Dave Gruber, group product marketing manager at Adobe, said this year’s conference was heavily weighted toward Flash—specifically, Flash as a platform rather than simply an RIA technology.

“The platform provides an integrated set of tooling, frameworks and runtimes to allow developers to write once and run anywhere,” said Gruber. Adobe’s developer tools are evolving to accommodate a world where agile and distributed development practices are increasingly the norm, he said. Thus model-view-controller principles are being extended across the company’s development tools.

The newest member of that platform is Adobe Flash Catalyst, an interface design tool that squarely targets the “view” in the model-view-controller architecture.

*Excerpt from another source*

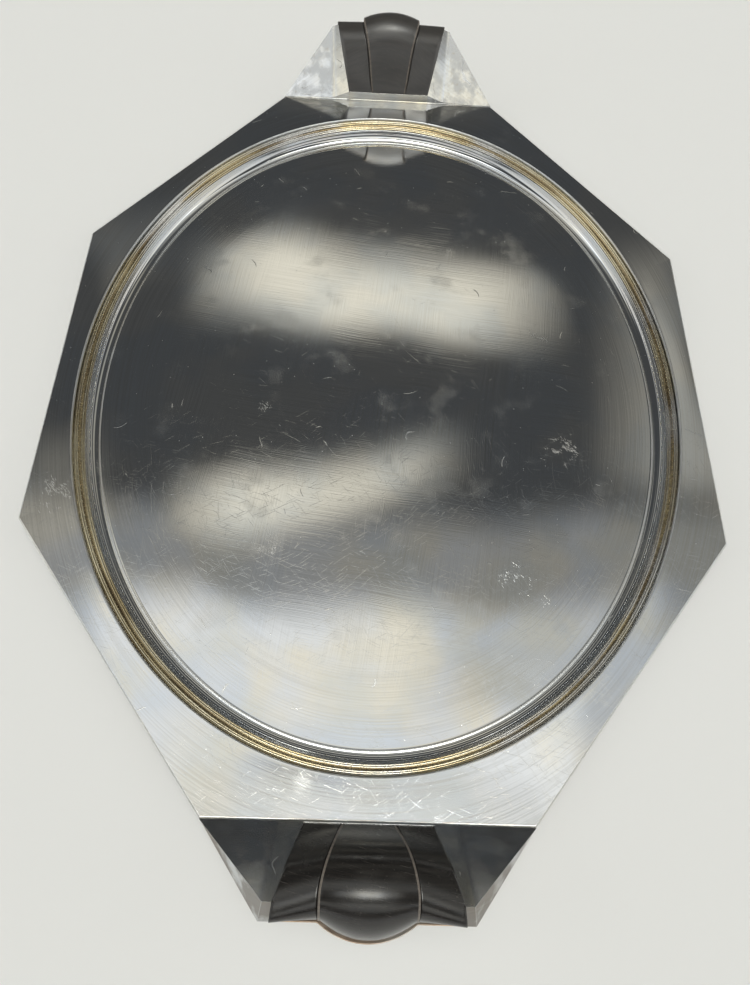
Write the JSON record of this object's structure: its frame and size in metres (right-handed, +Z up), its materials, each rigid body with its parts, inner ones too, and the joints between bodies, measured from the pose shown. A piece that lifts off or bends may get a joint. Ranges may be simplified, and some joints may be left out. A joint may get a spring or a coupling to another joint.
{
  "type": "serving tray",
  "caption": "Octagonal silver-plated serving tray with a shallow oval well, a reeded border and raised ebonised wood grips on folded metal horns.",
  "frame": {"origin": "under the middle of the well, on the underside that stands on the table", "axes": "+Z up; +Y along the tray's length, towards the back handle; +X across, to the right"},
  "size_m": [0.374, 0.5608, 0.0584],
  "materials": {
    "silver_plate": "worn, scratched silver plate over a copper alloy",
    "gilt_brass": "polished brass tone, silver worn through",
    "ebonised_wood": "satin, near black",
    "screw_steel": "plain steel"
  },
  "bodies": {
    "root": {"tray_plate": "silver_plate", "reeded_border": "gilt_brass", "back_bracket": "silver_plate", "back_underplate": "silver_plate", "back_grip_centre": "ebonised_wood", "back_grip_left": "ebonised_wood", "back_grip_right": "ebonised_wood", "back_grip_screws": "screw_steel", "front_bracket": "silver_plate", "front_underplate": "silver_plate", "front_grip_centre": "ebonised_wood", "front_grip_left": "ebonised_wood", "front_grip_right": "ebonised_wood", "front_grip_screws": "screw_steel"}
  },
  "joints": []
}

Catalyst, formerly named Thermo, “allows creative professionals to rapidly create application interfaces and interactive content, without any coding,” said Gruber.

A preview of Catalyst was made available exclusively to conference attendees, as was a preview of the next version of Adobe Flex Builder, code-named Gumbo.

“Gumbo adds two really important, new, large-scale capabilities and a whole lot of other advancements,” said Gruber. “We did a number of things in Flex Builder to make it easy for Catalyst to work with same code as Flex Builder. You can now launch [the] Flash editing capability in Flex Builder. The biggest new feature set that comes out in Gumbo is a set of features around data-centric development.”

Gumbo includes service-binding handlers that can tie an offered Web service or data source to a specific interface device. Flex Builder will handle database code generation, Gruber said.

Other releases
A final version of Adobe AIR 1.5 was made available at the conference. The version adds more-versatile database encryption handling, a new JavaScript interpreter, a WebKit engine for testing Web applications, and full support for Flash Player 10.

Visual Studio users will also get to join in the Flash fun, thanks to the Ensemble Tofino plug-in for Flex. Gruber said the plug-in makes it easier for .NET developers to put Flex front ends on their applications.

SAP developers also got a prize at the show: NetWeaver applications can now integrate Flash widgets and views. Gruber said Adobe had been “working closely with SAP to enable SAP developers to embed Flash application components into their SAP applications. SAP is releasing a new set of libraries that allow people to drop in components.” Those libraries will now ship as part of NetWeaver.

The Adobe Max conference continues here in San Francisco until Wednesday, Nov. 19.